Ok guys, so it has actually been a whole year since I have posted anything on this blog but let’s get back on the horse shall we?

 Zechariah 11:12,13 “12 Then I said to them, “If it is agreeable to you, give me my wages; and if not, refrain.” So they weighed out for my wages thirty pieces of silver. 13 And the LORD said to me, “Throw it to the potter”—that princely price they set on me. So I took the thirty pieces of silver and threw them into the house of the LORD for the potter.”

 This verse is a prophesy referring to Judas betraying Jesus for 30 shekels of silver. There are just some people in the Bible that I have never liked, people who I have never been able to connect with or relate to mostly. Judas has always been one of those people for me.
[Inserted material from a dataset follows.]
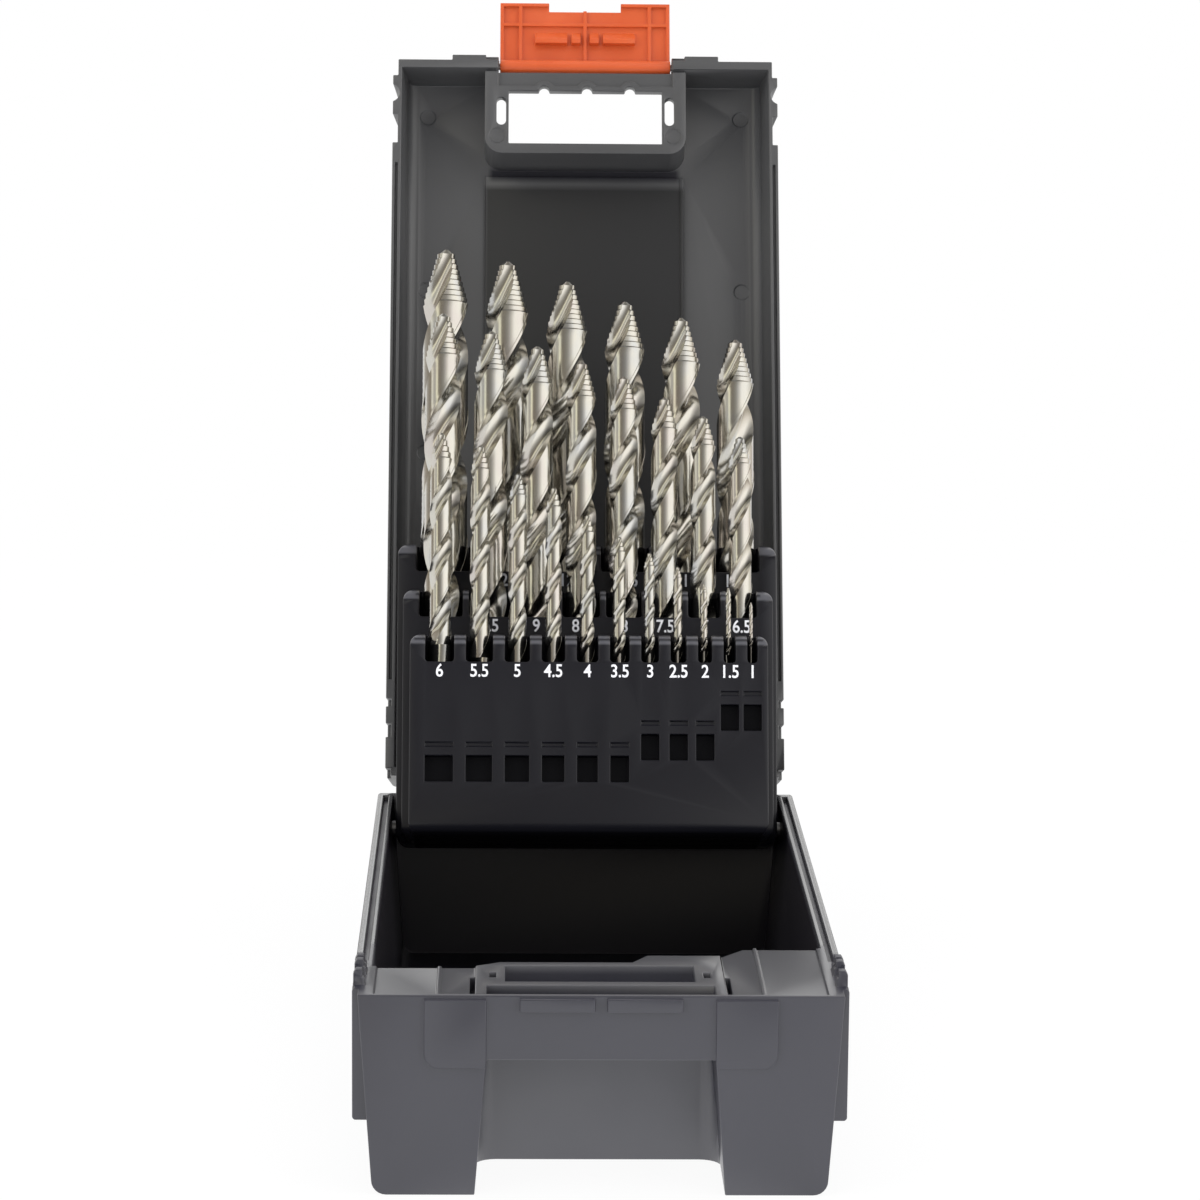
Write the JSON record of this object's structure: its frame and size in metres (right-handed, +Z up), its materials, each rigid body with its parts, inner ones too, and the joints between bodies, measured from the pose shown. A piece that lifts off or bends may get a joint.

Here was a man who walked with Jesus, he spent years beside Him witnessing His love, watching His miracles, and hearing His Word. Yet, he still betrayed the Son of God for 30 pieces of silver. How in the world was I supposed to relate to that kind of person? Then, I heard a sermon on the above verses and I realized that I am a Judas.

 Judas in a sense, wasn’t selling Jesus for 30 pieces of silver, he was selling his own soul. He was selling his relationship with Jesus and condemning himself to an eternity without Him. The pastor preaching the sermon then asked, “What is your price?” At what price do I sell my relationship with Jesus?

It was really sad but I realized that I “sell” my relationship with Him for the pettiest things and that really any price is petty. I will knowingly damage my relationship with Jesus so that I can enjoy the passing pleasure of a sin. I have sold God’s presence for a half hour show that my flesh loves to watch and when Jesus has asked me to spend time getting to know Him I have sold it for a few more minutes of sleep. Our relationship with our Lord and Savior is worth more than anything that this world can offer and yet we sell it for so little.

 3 Then Judas, His betrayer, seeing that He had been condemned, was remorseful and brought back the thirty pieces of silver to the chief priests and elders, 4 saying, “I have sinned by betraying innocent blood.”

 And they said, “What is that to us? You see to it!”

 5 Then he threw down the pieces of silver in the temple and departed, and went and hanged himself. Mathew 27:3-5

 The money that Judas had betrayed Christ for became something that he didn’t want anymore. He realized that what he had sold was far greater than what he had received for it. That show I had wanted to watch might have entertained for a while but then I got bored or it ended and I had to wait until the next episode. The few more minutes of sleep weren’t that great and I was still tired or maybe it was great but once I got up it was gone and I gained nothing eternal from it. Isn’t it so like the world to say, “What is that to us? You see to it!”

I have sold my relationship with God to hang out with worldly friends who I had such fun being with but then when I was hurting or struggling they couldn’t help or disappeared saying, “What is that to us? You see to it!”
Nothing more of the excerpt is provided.